In order to develop a good purity analysis for an organic substance, one needs to have some method to assess different methods. A better method separates and quantifies more impurities from the product. A better method increases the degree of separation between the closest impurity and the product without losing separation for any other impurity. A better method separates more cleanly an impurity designed to have a very minor structural difference from the product.
But is there a way to prepare a resolution standard with larger amounts of the most likely potential impurities of the product? This becomes an important practical matter.
There are two types of impurities. Impurities that are derived from product degradation; that is, they come via the desired product and arise from reactions of the desired product occurring after it has been isolated and purified. A separate type of impurity is one that is formed at the time of the synthesis of the desired product and which is not completely removed by the isolation, separation, and purification processes performed before packaging the final product. Such impurities are characteristic of the process.
It is this second type that is considered here. These impurities are produced in greater or lesser amounts by variations from the proper continuous variables controlling the process.
New previously unobserved impurities are usually created by changing the discontinuous variables of the process step, such as reagents, reagent purity, reagent/substrate ratio, solvent, solvent purity, substrate purity, processing chemicals…
The most significant continuous variables are time and temperature.
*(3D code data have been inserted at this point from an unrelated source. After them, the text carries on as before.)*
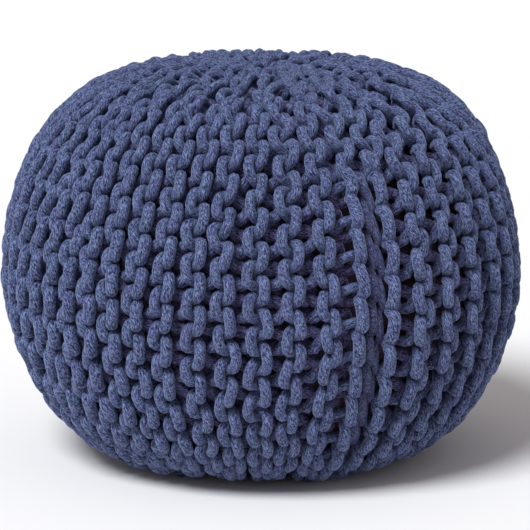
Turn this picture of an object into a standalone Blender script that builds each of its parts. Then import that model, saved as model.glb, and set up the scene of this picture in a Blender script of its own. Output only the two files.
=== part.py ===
"""Knitted pouf: a round floor cushion in a garter-stitch cover of thick cotton cord.

The cover was knitted sideways, so its ridges run from base to crown. Both ends are drawn in, and the
first and last rows are laced together in one seam, right of the middle of the front.

Metres, +Z up. The origin is the middle of the flat base, and the front faces -Y. An angle round the
pouf is measured at the origin from the front, and grows towards +X.
"""

import math

import bmesh
import bpy
import numpy as np

# Driving dimensions
DIAMETER = 0.450
HEIGHT = 0.345
WIDEST_Z = 0.158  # height of the widest level above the floor
BASE_RADIUS = 0.095  # flat underside
CORD = 0.0097  # thickness of the cotton cord

# Roundness of the side, as the powers of a superellipse: 2 and 2 make a plain ellipse
CROWN_POWERS = {"radius": 3.9, "height": 1.9}
LOWER_POWERS = {"radius": 2.25, "height": 1.75}

# Gathered crown
CROWN_DIP = 0.007
CROWN_DIP_RADIUS = 0.024
CROWN_HOLE_RADIUS = 0.006  # innermost ring of points, closed by one small face

# Knitted ridges, evenly numbered from the seam's right edge round the back to its left edge
RIDGES = 49
SEAM_LEFT_DEG = 17.6
SEAM_RIGHT_DEG = 30.4
CROWDED = 0.10  # share by which ridges are packed or stretched round the pouf
STRETCHED_AT_DEG = 75.0  # where the knitting is stretched most by its seam
CROWDED_AT_DEG = -40.0  # where the ridges are packed closest
VALLEY_DEPTH = 0.85 * CORD
FULL_DEPTH_RADIUS = 0.150  # nearer the axis, ridges get lower as they get narrower
BASE_FADE = 0.030  # ridges rise over this length from the edge of the flat underside

RINGS = 27
SAMPLES = 400  # fine steps in which lengths along the side are measured

# Across one ridge: share of its width, and how far the surface lies in from the crests
RIDGE_SECTION = (
    {"across": 0.00, "inset": 1.00},
    {"across": 0.23, "inset": 0.12},
    {"across": 0.50, "inset": 0.00},
    {"across": 0.77, "inset": 0.12},
)
# Across the seam: a column of bars, the sunken lacing, and the next row's column
SEAM_SECTION = (
    {"across": 0.00, "inset": 1.00},
    {"across": 0.16, "inset": 0.10},
    {"across": 0.42, "inset": 0.10},
    {"across": 0.56, "inset": 0.70},
    {"across": 0.72, "inset": 0.70},
    {"across": 0.80, "inset": 0.10},
    {"across": 0.95, "inset": 0.10},
)

# Hand-made unevenness
LEAN = 0.004  # rise of the crown to the right, for each metre
SIDE_BULGE = 0.0012
SIDE_BULGES = 3

NAVY = (0.066, 0.076, 0.168, 1.0)
ROUGHNESS = 0.9


def side_profile():
    """Radius and height of the crests, from the edge of the flat underside up to the crown."""
    turn = np.linspace(0.0, 0.5 * math.pi, SAMPLES)
    inwards = np.cos(turn)
    rise = np.sin(turn)
    widest = 0.5 * DIAMETER
    lower_radius = BASE_RADIUS + (widest - BASE_RADIUS) * inwards ** (2 / LOWER_POWERS["radius"])
    lower_height = WIDEST_Z * (1 - rise ** (2 / LOWER_POWERS["height"]))
    upper_radius = widest * inwards ** (2 / CROWN_POWERS["radius"])
    upper_height = WIDEST_Z + (HEIGHT - WIDEST_Z) * rise ** (2 / CROWN_POWERS["height"])
    upper_height -= CROWN_DIP * np.exp(-((upper_radius / CROWN_DIP_RADIUS) ** 2))
    kept = upper_radius > CROWN_HOLE_RADIUS
    radius = np.concatenate([lower_radius[::-1], upper_radius[1:][kept[1:]]])
    height = np.concatenate([lower_height[::-1], upper_height[1:][kept[1:]]])
    height[0] = 0.0
    return radius, height


def rings_of_side():
    """One row for each ring of points: radius, height, outward direction and length from the base."""
    radius, height = side_profile()
    steps = np.hypot(np.diff(radius), np.diff(height))
    length = np.concatenate([[0.0], np.cumsum(steps)])
    at = np.linspace(0.0, length[-1], RINGS)
    slope_r = np.interp(at, length, np.gradient(radius, length))
    slope_z = np.interp(at, length, np.gradient(height, length))
    size = np.hypot(slope_r, slope_z)
    return [
        {"radius": r, "height": z, "out_r": dz / s, "out_z": -dr / s, "length": d}
        for r, z, dr, dz, s, d in zip(
            np.interp(at, length, radius), np.interp(at, length, height), slope_r, slope_z, size, at
        )
    ]


def ridge_edges():
    """Angles of the valleys between ridges, in degrees: packed on the left and stretched on the right."""
    angle = np.linspace(SEAM_RIGHT_DEG, SEAM_LEFT_DEG + 360.0, SAMPLES)
    stretch = CROWDED * np.cos(np.radians(angle - STRETCHED_AT_DEG))
    packing = CROWDED * np.cos(2 * np.radians(angle - CROWDED_AT_DEG))
    density = 1 / (1 + stretch - packing)
    steps = 0.5 * (density[1:] + density[:-1])
    count = np.concatenate([[0.0], np.cumsum(steps)])
    return np.interp(np.linspace(0.0, count[-1], RIDGES + 1), count, angle)


def section_points():
    """(angle in radians, inset from 0 to 1) of each point round the pouf."""
    edges = ridge_edges()
    points = []
    for start, end in zip(edges[:-1], edges[1:]):
        for row in RIDGE_SECTION:
            points.append((math.radians(start + row["across"] * (end - start)), row["inset"]))
    for row in SEAM_SECTION:
        angle = SEAM_LEFT_DEG + row["across"] * (SEAM_RIGHT_DEG - SEAM_LEFT_DEG)
        points.append((math.radians(angle + 360.0), row["inset"]))
    return points


def ridge_depth(ring):
    """Depth of the valleys at a ring: none on the flat underside, and low where ridges are narrow."""
    from_base = min(1.0, ring["length"] / BASE_FADE)
    width = min(1.0, ring["radius"] / FULL_DEPTH_RADIUS)
    return VALLEY_DEPTH * from_base * width


def cover_point(ring, angle, inset):
    """Point of the cover at a ring and angle, sunk below the crests by its inset."""
    sunk = inset * ridge_depth(ring)
    height_share = ring["height"] / HEIGHT
    bulge = SIDE_BULGE * math.sin(math.pi * height_share) * math.sin(SIDE_BULGES * angle + 0.6)
    radius = ring["radius"] - sunk * ring["out_r"] + bulge
    x = radius * math.sin(angle)
    y = -radius * math.cos(angle)
    z = ring["height"] - sunk * ring["out_z"] + LEAN * x * height_share**2
    return x, y, z


def make_cover(collection):
    """The filled cover as one closed solid: rings of ridged points between underside and crown."""
    mesh = bmesh.new()
    points = section_points()
    rings = [
        [mesh.verts.new(cover_point(ring, angle, inset)) for angle, inset in points]
        for ring in rings_of_side()
    ]
    count = len(points)
    for below, above in zip(rings[:-1], rings[1:]):
        for i in range(count):
            j = (i + 1) % count
            mesh.faces.new((below[i], below[j], above[j], above[i]))
    mesh.faces.new(reversed(rings[0]))
    mesh.faces.new(rings[-1])
    bmesh.ops.recalc_face_normals(mesh, faces=mesh.faces)
    data = bpy.data.meshes.new("knitted_cover")
    mesh.to_mesh(data)
    mesh.free()
    data.shade_smooth()
    data.materials.append(cotton_cord())
    cover = bpy.data.objects.new("knitted_cover", data)
    collection.objects.link(cover)
    return cover


def cotton_cord():
    """Navy cotton cord: matt and fibrous."""
    material = bpy.data.materials.new("navy_cotton_cord")
    material.use_nodes = True
    shader = material.node_tree.nodes["Principled BSDF"]
    shader.inputs["Base Color"].default_value = NAVY
    shader.inputs["Roughness"].default_value = ROUGHNESS
    shader.inputs["Metallic"].default_value = 0.0
    return material


def main():
    for old in list(bpy.data.objects):
        bpy.data.objects.remove(old, do_unlink=True)
    collection = bpy.data.collections.new("knitted_pouf")
    bpy.context.scene.collection.children.link(collection)
    make_cover(collection)


main()
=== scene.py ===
"""Looks of the knitted pouf: every stitch of its garter-stitch cover as a real loop of cotton cord.

The cover is knitted sideways, so its rows run from the base to the crown. Two rows make one ridge: a
row that faces the viewer with its plain side, and one that faces with its purl side. Lengths are in
metres. Angles round the pouf are in degrees from the front (-Y), growing towards +X.
"""

from __future__ import annotations

import logging
import math
from dataclasses import dataclass, field, replace
from enum import Enum
from functools import cached_property, partial

import bpy
import numpy as np
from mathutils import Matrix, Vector

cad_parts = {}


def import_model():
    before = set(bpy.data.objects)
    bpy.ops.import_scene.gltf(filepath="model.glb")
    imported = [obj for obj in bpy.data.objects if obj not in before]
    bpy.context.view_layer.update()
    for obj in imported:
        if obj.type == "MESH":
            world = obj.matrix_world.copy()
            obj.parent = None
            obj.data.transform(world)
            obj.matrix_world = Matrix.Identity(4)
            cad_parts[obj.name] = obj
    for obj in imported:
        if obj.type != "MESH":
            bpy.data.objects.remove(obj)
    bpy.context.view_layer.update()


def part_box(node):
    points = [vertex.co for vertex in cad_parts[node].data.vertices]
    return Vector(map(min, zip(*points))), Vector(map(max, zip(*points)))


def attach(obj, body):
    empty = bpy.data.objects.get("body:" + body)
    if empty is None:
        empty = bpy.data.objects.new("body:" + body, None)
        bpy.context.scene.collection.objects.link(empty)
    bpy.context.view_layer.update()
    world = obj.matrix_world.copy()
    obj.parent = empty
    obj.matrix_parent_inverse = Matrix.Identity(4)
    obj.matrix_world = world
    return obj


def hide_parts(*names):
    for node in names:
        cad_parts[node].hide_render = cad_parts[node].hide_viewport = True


LOG = logging.getLogger("knitted_pouf")
BODY = "root"
COVER_NODE = "knitted_cover"
CORD_ATTRIBUTE = "cord"  # (length along, x across, y across) of the cord as if it lay straight
DEPTH_ATTRIBUTE = "depth"  # 0 on the crest of a stitch, 1 deep inside the fabric; the cord's painted shade follows it
MM = 0.001
FULL_TURN = 2.0 * math.pi
SHORTEST_STEP = 1e-9

Table = tuple[tuple[float, float], ...]  # rows of a place and the value there
Values = np.ndarray | float


def hex_colour(text: str) -> tuple[float, float, float, float]:
    """Turns an sRGB hex colour into linear light.

    Args:
        text: six hex digits, such as "6470a0".

    Returns:
        Linear red, green, blue and an alpha of 1.
    """
    levels = [int(text[i : i + 2], 16) / 255 for i in (0, 2, 4)]
    linear = [c / 12.92 if c <= 0.04045 else ((c + 0.055) / 1.055) ** 2.4 for c in levels]
    return (linear[0], linear[1], linear[2], 1.0)


def smooth(value: Values) -> Values:
    """Smoothstep of a value held between 0 and 1."""
    held = np.clip(value, 0.0, 1.0)
    return held * held * (3.0 - 2.0 * held)


def fade(value: Values, start: float, full: float) -> Values:
    """Smooth rise from 0 at the start to 1 where it is full, which may lie below the start."""
    return smooth((value - start) / (full - start))


def look_up(table: Table, place: Values) -> Values:
    """Values of a table at places, in straight lines between its rows."""
    return np.interp(place, *np.array(table).T)


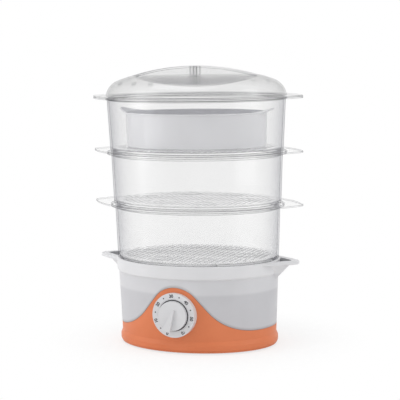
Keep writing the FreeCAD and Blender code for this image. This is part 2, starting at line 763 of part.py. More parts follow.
def make_timer():
    disc_depth = "(2 * dial_depth)"
    disc = cylinder("dial_disc", "dial_radius", disc_depth, y=f"-({DIAL_FACE} - {disc_depth})",
                    z=DIAL_HEIGHT, toward="front")
    lip = "-base_taper + lip_bulge + shell_clearance / 2"
    seat = oval_solid("dial_seat", (lip, "skirt_lift"), (lip, "skirt_lift + lip_height"),
                      ("-base_taper + shell_clearance / 2", WALL_LOW),
                      ("shell_clearance / 2", LEDGE))
    flange = cut("dial_flange", disc, seat)
    spigot = cylinder("dial_spigot", "dial_spigot_radius", "dial_depth - knob_recess", y=f"-{DIAL_BACK}",
                      z=DIAL_HEIGHT, toward="front")
    core = cylinder("dial_core", "dial_spigot_radius - dial_wall",
                    "dial_depth - knob_recess - dial_wall + overcut", y=f"-{DIAL_BACK} + overcut",
                    z=DIAL_HEIGHT, toward="front")
    boss_depth = "(dial_depth - knob_recess - dial_wall / 2)"
    boss = box("dial_boss", "dial_boss_length", boss_depth, "dial_boss_height",
               y=f"-{DIAL_BACK} - {boss_depth} / 2", z=f"{DIAL_HEIGHT} - dial_boss_height / 2")
    tube = cut("dial_tube", fuse("dial_solid", flange, spigot), core)
    recess = cylinder("dial_recess", "knob_radius + knob_ring_gap", "knob_recess + overcut",
                      y=f"-({DIAL_FACE} - knob_recess)", z=DIAL_HEIGHT, toward="front")
    shaft_way = cylinder("dial_shaft_hole", "shaft_radius + shaft_hole", "dial_depth + 2 * overcut",
                         y=f"-{DIAL_BACK} + overcut", z=DIAL_HEIGHT, toward="front")
    head_sinks = timer_screw_set("head_sink", "timer_screw_head_radius + screw_clearance",
                                 f"-{SCREW_SEAT}", "timer_screw_head + overcut")
    screw_ways = timer_screw_set("screw_way", "timer_screw_radius + screw_clearance",
                                 f"-{DIAL_BACK} + overcut", "dial_depth")
    finish("dial_plate", cut("dial_plate", fuse("dial_backed", tube, boss), recess, shaft_way,
                             *head_sinks, *screw_ways))

    heads = timer_screw_set("timer_screw_head", "timer_screw_head_radius", f"-{SCREW_SEAT}",
                            "timer_screw_head - timer_screw_sink")
    shanks = timer_screw_set("timer_screw_shank", "timer_screw_radius",
                             f"-({SCREW_SEAT} - timer_screw_length)",
                             "timer_screw_length + timer_screw_head / 2")
    finish("timer_screws", compound("timer_screws", fuse("timer_screw_left", heads[0], shanks[0]),
                                    fuse("timer_screw_right", heads[1], shanks[1])))

    case = box("timer_box", "timer_width", "timer_depth", "timer_width",
               y=f"-{DIAL_BACK} + timer_depth / 2", z=f"{DIAL_HEIGHT} - timer_width / 2")
    post = cylinder("bell_post", "bell_post_radius", "bell_standoff + bell_wall + overcut",
                    y=f"-{DIAL_BACK} + timer_depth - overcut", z=DIAL_HEIGHT, toward="back")
    bore = cylinder("timer_bore", "shaft_radius + running_clearance", "timer_bore_depth + overcut",
                    y=f"-{DIAL_BACK} + timer_bore_depth", z=DIAL_HEIGHT, toward="front")
    pilots = timer_screw_set("timer_pilot", "timer_screw_radius + screw_clearance",
                             f"-({SCREW_SEAT} - timer_screw_length - overcut)",
                             "timer_screw_length + 2 * overcut")
    finish("timer_case", cut("timer_case", fuse("timer_with_post", case, post), bore, *pilots))

    bell_y = f"-{DIAL_BACK} + timer_depth + bell_standoff"
    cup = cylinder("bell_cup", "bell_radius", "bell_depth", y=bell_y, z=DIAL_HEIGHT, toward="back")
    cup_hollow = cylinder("bell_hollow", "bell_radius - bell_wall", "bell_depth",
                          y=f"{bell_y} + bell_wall", z=DIAL_HEIGHT, toward="back")
    cup_hole = cylinder("bell_hole", "bell_post_radius + running_clearance", "bell_wall + 2 * overcut",
                        y=f"{bell_y} - overcut", z=DIAL_HEIGHT, toward="back")
    finish("timer_bell", cut("timer_bell", cup, cup_hollow, cup_hole))


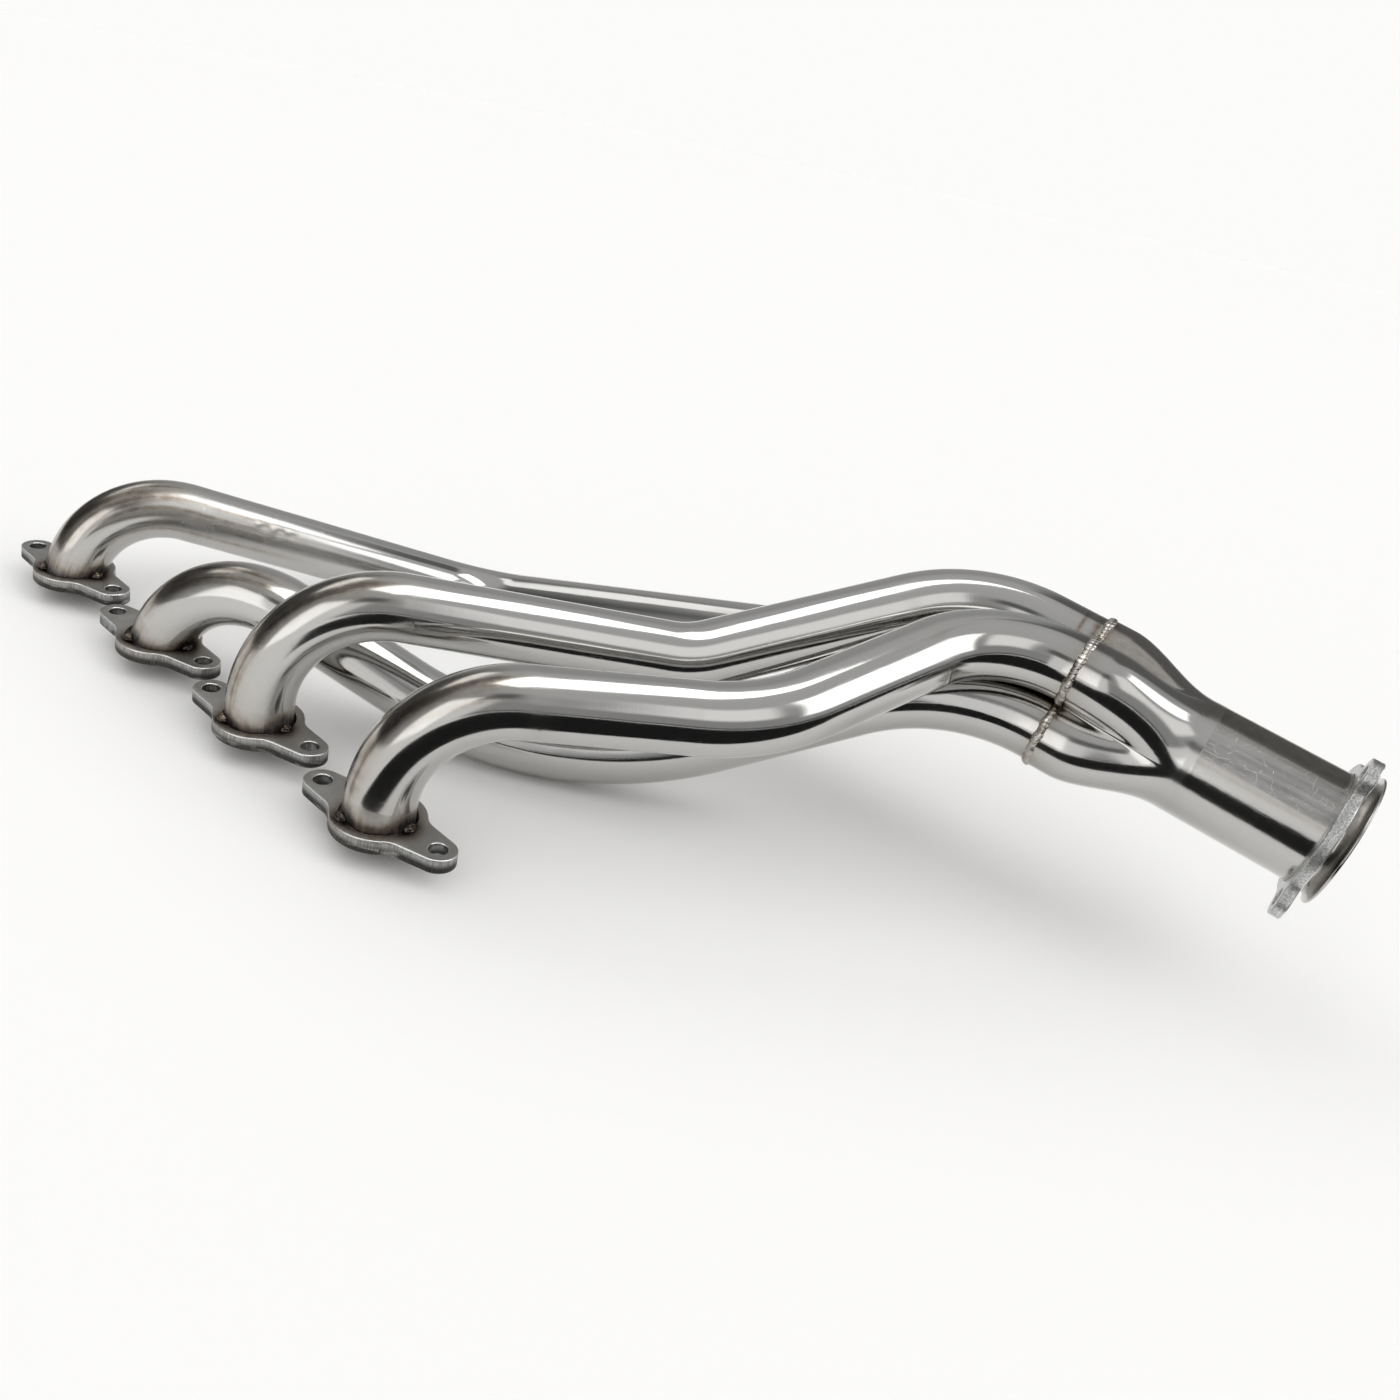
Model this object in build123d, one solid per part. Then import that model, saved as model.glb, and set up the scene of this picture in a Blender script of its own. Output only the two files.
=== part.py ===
"""Four-into-one tubular exhaust manifold with a loose three-bolt outlet flange.

Frame: the port faces lie on Z = 0 and the tubes leave them upwards (+Z). The port row
runs along +X from the first port, whose centre is the origin. Millimetres throughout.
"""
from build123d import *
import math
import os

os.makedirs("parts", exist_ok=True)

# ---------------------------------------------------------------- port flanges
PORT_PITCH = 111.76
FLANGE_THICK = 8.0
FLANGE_BODY_R = 25.3
EAR_R = 10.2
EAR_ROOT_R = 17.3
EAR_FILLET = 14.0
BOLT_X = 40.25
BOLT_Y = 6.45
BOLT_HOLE_D = 10.0
PORT_HOLE_R = 20.1
PLATE_BREAK = 0.5

# ---------------------------------------------------------------- primary tubes
TUBE_OD = 38.1
TUBE_WALL = 1.6
TUBE_RECESS = 1.5
FOOT_CLEARANCE = 0.5
SEAM_WIDTH = 2.4
SEAM_PROUD = 0.12
SEAL_HEIGHT = 2.5
TACK_ANGLES = (-106.0, 12.0, 132.0)
TACK_R = 3.4

# Height of the elbow corner, second corner point, distance of the last corner before
# the collector mouth, the three bend radii, and which collector lobe the tube enters.
PRIMARIES = (
    dict(rise=68.2, mid=(140.8, 239.9, 2.8), back=50.0, radii=(57.0, 62.0, 90.0), lobe=(1, -1)),
    dict(rise=77.6, mid=(335.2, 125.2, -12.9), back=57.2, radii=(63.0, 222.0, 126.0), lobe=(-1, -1)),
    dict(rise=89.4, mid=(383.9, 166.7, 82.5), back=72.1, radii=(72.0, 62.0, 89.0), lobe=(1, 1)),
    dict(rise=79.8, mid=(465.1, 126.0, 93.3), back=49.1, radii=(72.0, 106.0, 69.0), lobe=(-1, 1)),
)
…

The one that can produce the most profound or substantial changes in chemical reactivity is temperature. The effect of time is usually more limited because if we are seeking a complete reaction it is likely that the transformation is self-terminating and will essentially stop when the correct time has expired with relatively less occurring after this required reaction time. Increasing the temperature by 10 C according to a rule of thumb should double the rate of reaction. This will also allow competing reactions that are limited under the most preferred conditions to compete and produce by-products.
Thus, an increase in the temperatures of each of the different stages of the reaction by 10C and a decrease in the time by half in each stage should produce more impurities in the final product and these impurities should reflect realistic possible impurities. If possible the extent of disappearance of starting material should be kept about the same.
Product separated from a process step stressed in this way should show increased amounts of the most likely process impurities.
If it does not, this is important information for your determination of critical parameters that you will need to work on at some point. Tests that provide a resolution standard go hand-in-hand with examining critical parameters!